- **Dataset rows**:
★ ★ ★
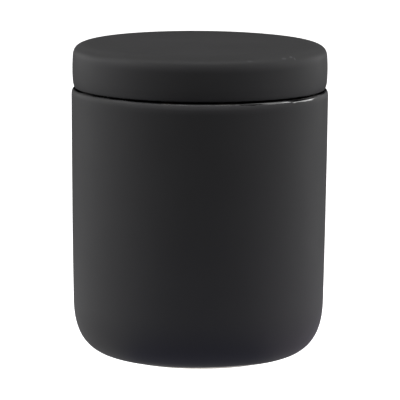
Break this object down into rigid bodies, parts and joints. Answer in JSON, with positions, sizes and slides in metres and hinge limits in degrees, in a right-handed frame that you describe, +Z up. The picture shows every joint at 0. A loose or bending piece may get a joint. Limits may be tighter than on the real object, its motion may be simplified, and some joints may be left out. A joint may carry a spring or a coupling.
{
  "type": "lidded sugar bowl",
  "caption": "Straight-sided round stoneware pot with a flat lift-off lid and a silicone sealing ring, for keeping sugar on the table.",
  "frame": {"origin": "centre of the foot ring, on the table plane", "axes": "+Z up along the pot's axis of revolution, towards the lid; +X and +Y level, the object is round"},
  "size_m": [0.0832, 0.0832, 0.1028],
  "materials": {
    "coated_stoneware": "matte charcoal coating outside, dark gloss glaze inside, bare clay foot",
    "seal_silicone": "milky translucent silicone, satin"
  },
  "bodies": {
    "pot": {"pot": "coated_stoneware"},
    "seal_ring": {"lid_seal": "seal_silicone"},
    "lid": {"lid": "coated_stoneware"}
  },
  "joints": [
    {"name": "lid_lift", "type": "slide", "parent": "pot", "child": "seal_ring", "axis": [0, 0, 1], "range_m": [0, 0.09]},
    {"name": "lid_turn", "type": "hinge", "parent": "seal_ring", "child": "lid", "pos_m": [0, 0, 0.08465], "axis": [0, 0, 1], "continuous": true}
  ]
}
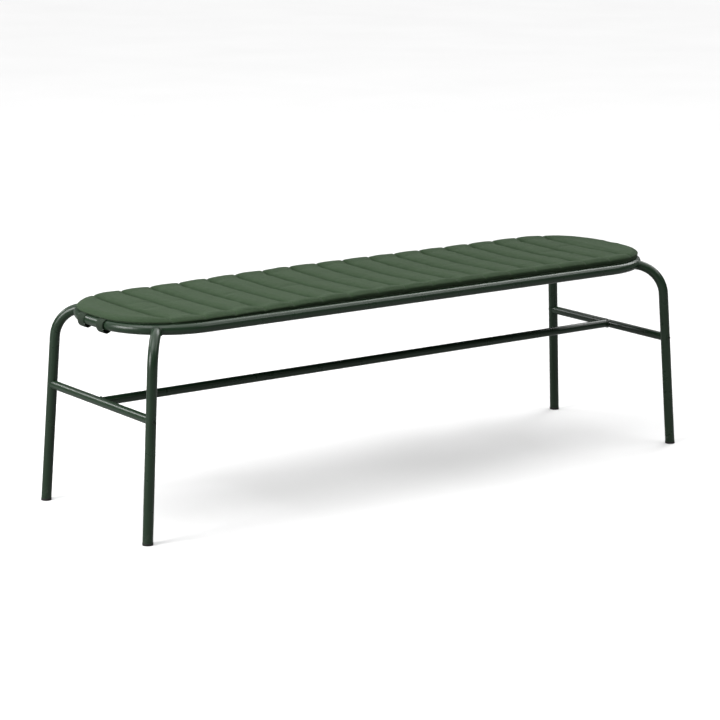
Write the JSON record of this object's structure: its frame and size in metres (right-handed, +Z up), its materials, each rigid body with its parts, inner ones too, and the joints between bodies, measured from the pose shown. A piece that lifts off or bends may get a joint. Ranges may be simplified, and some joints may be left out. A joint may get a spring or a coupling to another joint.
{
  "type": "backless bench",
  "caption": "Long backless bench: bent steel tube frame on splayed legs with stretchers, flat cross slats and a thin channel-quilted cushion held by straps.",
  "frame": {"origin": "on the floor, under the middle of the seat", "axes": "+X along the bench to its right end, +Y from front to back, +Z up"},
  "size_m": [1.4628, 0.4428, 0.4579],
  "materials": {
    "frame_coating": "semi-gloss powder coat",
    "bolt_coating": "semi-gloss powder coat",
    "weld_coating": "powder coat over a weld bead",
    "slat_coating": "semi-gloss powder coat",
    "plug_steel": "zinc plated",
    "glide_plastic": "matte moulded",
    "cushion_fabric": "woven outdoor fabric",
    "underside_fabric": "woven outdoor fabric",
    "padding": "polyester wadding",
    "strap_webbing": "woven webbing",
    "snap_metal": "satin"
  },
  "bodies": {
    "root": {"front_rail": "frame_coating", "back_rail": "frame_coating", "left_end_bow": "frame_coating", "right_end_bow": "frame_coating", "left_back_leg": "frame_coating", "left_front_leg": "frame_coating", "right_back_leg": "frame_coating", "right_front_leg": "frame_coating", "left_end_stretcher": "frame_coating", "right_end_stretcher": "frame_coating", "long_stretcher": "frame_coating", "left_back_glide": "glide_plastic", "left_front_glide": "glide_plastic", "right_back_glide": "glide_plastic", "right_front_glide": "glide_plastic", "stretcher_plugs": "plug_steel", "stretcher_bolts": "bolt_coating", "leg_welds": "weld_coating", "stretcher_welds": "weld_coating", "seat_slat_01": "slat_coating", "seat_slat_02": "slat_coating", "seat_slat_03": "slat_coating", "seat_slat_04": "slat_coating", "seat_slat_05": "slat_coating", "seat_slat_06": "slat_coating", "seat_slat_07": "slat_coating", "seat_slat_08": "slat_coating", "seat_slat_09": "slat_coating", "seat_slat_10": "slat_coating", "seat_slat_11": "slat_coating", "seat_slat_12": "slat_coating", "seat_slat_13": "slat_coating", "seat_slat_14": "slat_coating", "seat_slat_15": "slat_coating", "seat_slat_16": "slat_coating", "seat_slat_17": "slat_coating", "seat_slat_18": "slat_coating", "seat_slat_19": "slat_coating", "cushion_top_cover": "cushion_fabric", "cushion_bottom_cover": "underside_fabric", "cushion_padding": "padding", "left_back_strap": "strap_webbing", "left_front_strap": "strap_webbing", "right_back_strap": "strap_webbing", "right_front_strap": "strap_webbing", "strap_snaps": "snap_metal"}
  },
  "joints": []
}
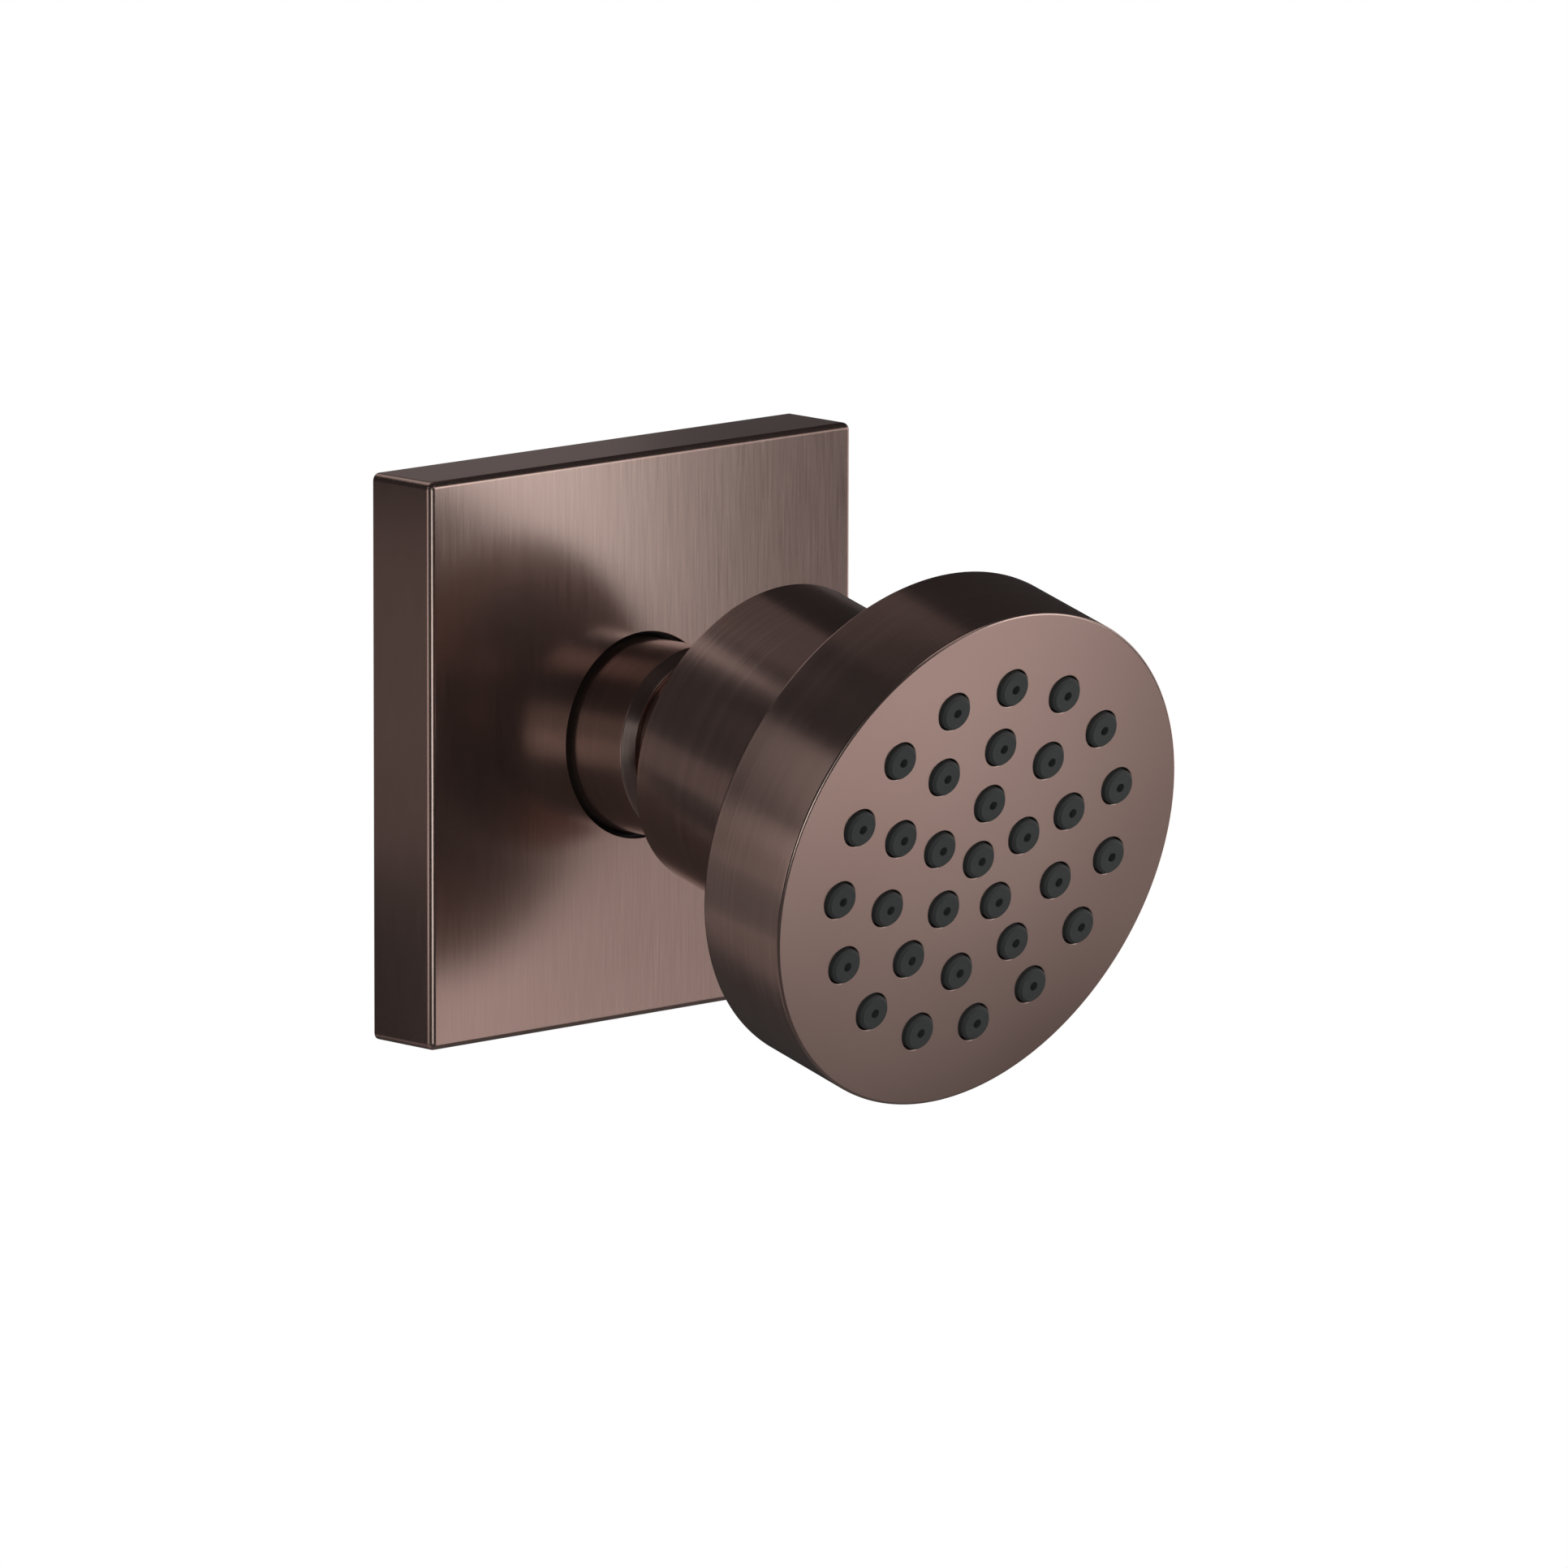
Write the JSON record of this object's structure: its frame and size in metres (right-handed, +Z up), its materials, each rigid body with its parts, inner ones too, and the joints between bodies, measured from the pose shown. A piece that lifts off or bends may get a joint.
★ ★ ★
- **Task**:
Print the material verbatim, all of it.

- **Answer to this problem**:
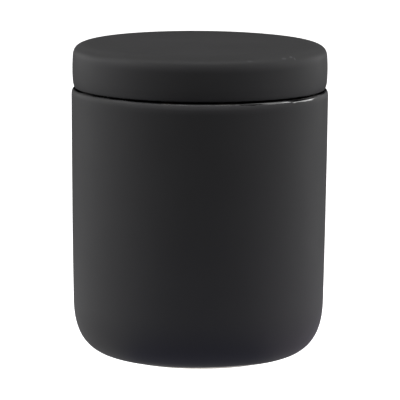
Break this object down into rigid bodies, parts and joints. Answer in JSON, with positions, sizes and slides in metres and hinge limits in degrees, in a right-handed frame that you describe, +Z up. The picture shows every joint at 0. A loose or bending piece may get a joint. Limits may be tighter than on the real object, its motion may be simplified, and some joints may be left out. A joint may carry a spring or a coupling.
{
  "type": "lidded sugar bowl",
  "caption": "Straight-sided round stoneware pot with a flat lift-off lid and a silicone sealing ring, for keeping sugar on the table.",
  "frame": {"origin": "centre of the foot ring, on the table plane", "axes": "+Z up along the pot's axis of revolution, towards the lid; +X and +Y level, the object is round"},
  "size_m": [0.0832, 0.0832, 0.1028],
  "materials": {
    "coated_stoneware": "matte charcoal coating outside, dark gloss glaze inside, bare clay foot",
    "seal_silicone": "milky translucent silicone, satin"
  },
  "bodies": {
    "pot": {"pot": "coated_stoneware"},
    "seal_ring": {"lid_seal": "seal_silicone"},
    "lid": {"lid": "coated_stoneware"}
  },
  "joints": [
    {"name": "lid_lift", "type": "slide", "parent": "pot", "child": "seal_ring", "axis": [0, 0, 1], "range_m": [0, 0.09]},
    {"name": "lid_turn", "type": "hinge", "parent": "seal_ring", "child": "lid", "pos_m": [0, 0, 0.08465], "axis": [0, 0, 1], "continuous": true}
  ]
}
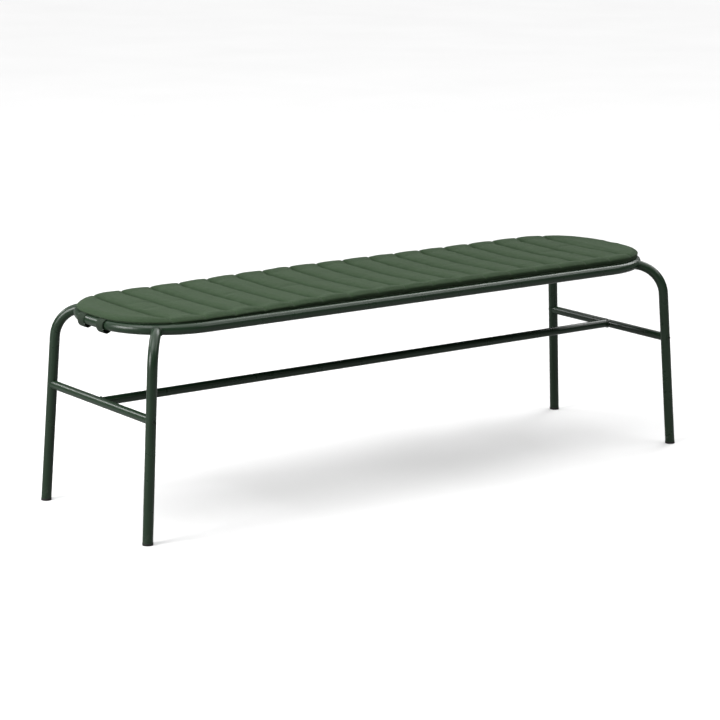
Write the JSON record of this object's structure: its frame and size in metres (right-handed, +Z up), its materials, each rigid body with its parts, inner ones too, and the joints between bodies, measured from the pose shown. A piece that lifts off or bends may get a joint. Ranges may be simplified, and some joints may be left out. A joint may get a spring or a coupling to another joint.
{
  "type": "backless bench",
  "caption": "Long backless bench: bent steel tube frame on splayed legs with stretchers, flat cross slats and a thin channel-quilted cushion held by straps.",
  "frame": {"origin": "on the floor, under the middle of the seat", "axes": "+X along the bench to its right end, +Y from front to back, +Z up"},
  "size_m": [1.4628, 0.4428, 0.4579],
  "materials": {
    "frame_coating": "semi-gloss powder coat",
    "bolt_coating": "semi-gloss powder coat",
    "weld_coating": "powder coat over a weld bead",
    "slat_coating": "semi-gloss powder coat",
    "plug_steel": "zinc plated",
    "glide_plastic": "matte moulded",
    "cushion_fabric": "woven outdoor fabric",
    "underside_fabric": "woven outdoor fabric",
    "padding": "polyester wadding",
    "strap_webbing": "woven webbing",
    "snap_metal": "satin"
  },
  "bodies": {
    "root": {"front_rail": "frame_coating", "back_rail": "frame_coating", "left_end_bow": "frame_coating", "right_end_bow": "frame_coating", "left_back_leg": "frame_coating", "left_front_leg": "frame_coating", "right_back_leg": "frame_coating", "right_front_leg": "frame_coating", "left_end_stretcher": "frame_coating", "right_end_stretcher": "frame_coating", "long_stretcher": "frame_coating", "left_back_glide": "glide_plastic", "left_front_glide": "glide_plastic", "right_back_glide": "glide_plastic", "right_front_glide": "glide_plastic", "stretcher_plugs": "plug_steel", "stretcher_bolts": "bolt_coating", "leg_welds": "weld_coating", "stretcher_welds": "weld_coating", "seat_slat_01": "slat_coating", "seat_slat_02": "slat_coating", "seat_slat_03": "slat_coating", "seat_slat_04": "slat_coating", "seat_slat_05": "slat_coating", "seat_slat_06": "slat_coating", "seat_slat_07": "slat_coating", "seat_slat_08": "slat_coating", "seat_slat_09": "slat_coating", "seat_slat_10": "slat_coating", "seat_slat_11": "slat_coating", "seat_slat_12": "slat_coating", "seat_slat_13": "slat_coating", "seat_slat_14": "slat_coating", "seat_slat_15": "slat_coating", "seat_slat_16": "slat_coating", "seat_slat_17": "slat_coating", "seat_slat_18": "slat_coating", "seat_slat_19": "slat_coating", "cushion_top_cover": "cushion_fabric", "cushion_bottom_cover": "underside_fabric", "cushion_padding": "padding", "left_back_strap": "strap_webbing", "left_front_strap": "strap_webbing", "right_back_strap": "strap_webbing", "right_front_strap": "strap_webbing", "strap_snaps": "snap_metal"}
  },
  "joints": []
}
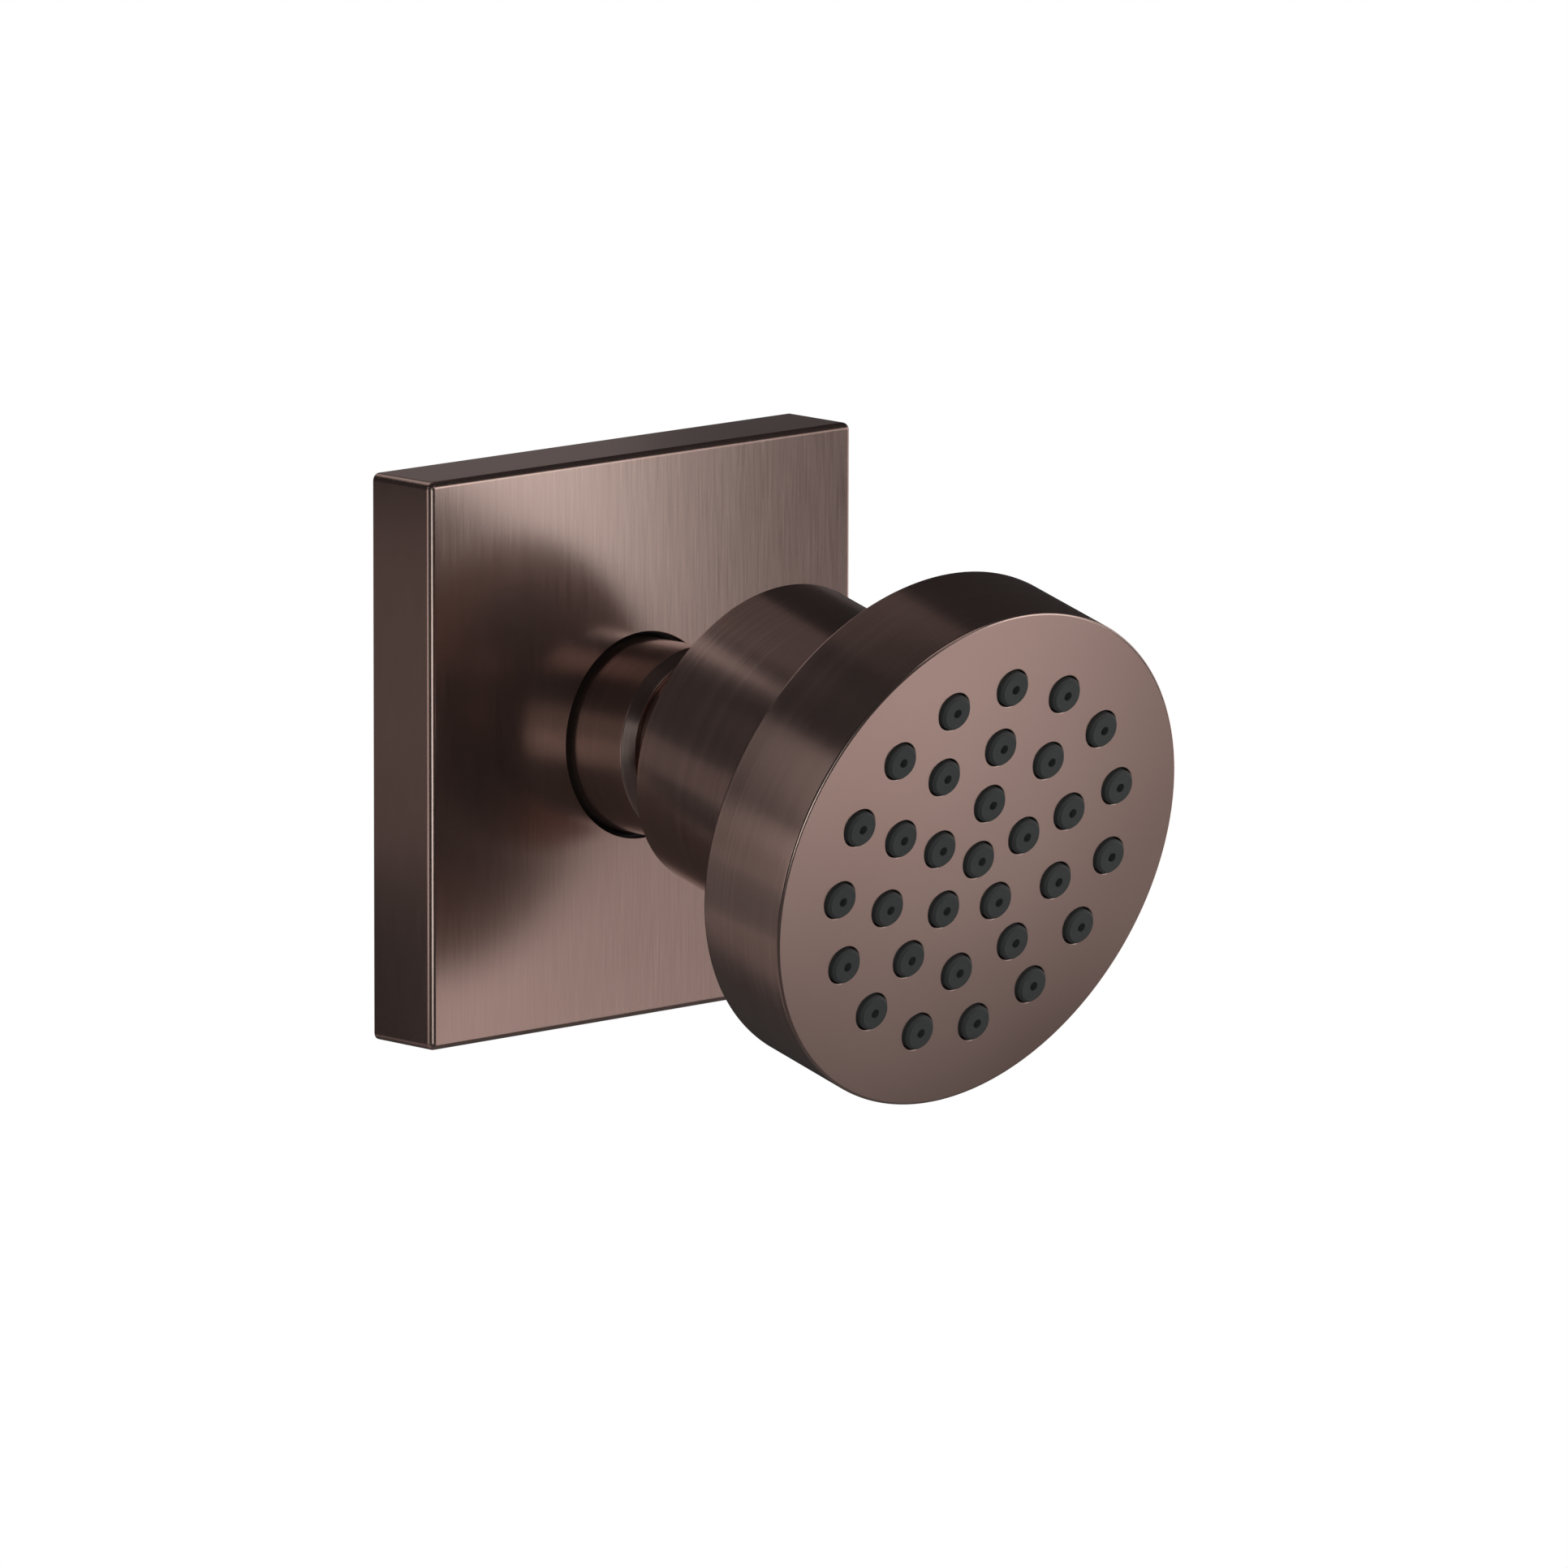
Write the JSON record of this object's structure: its frame and size in metres (right-handed, +Z up), its materials, each rigid body with its parts, inner ones too, and the joints between bodies, measured from the pose shown. A piece that lifts off or bends may get a joint.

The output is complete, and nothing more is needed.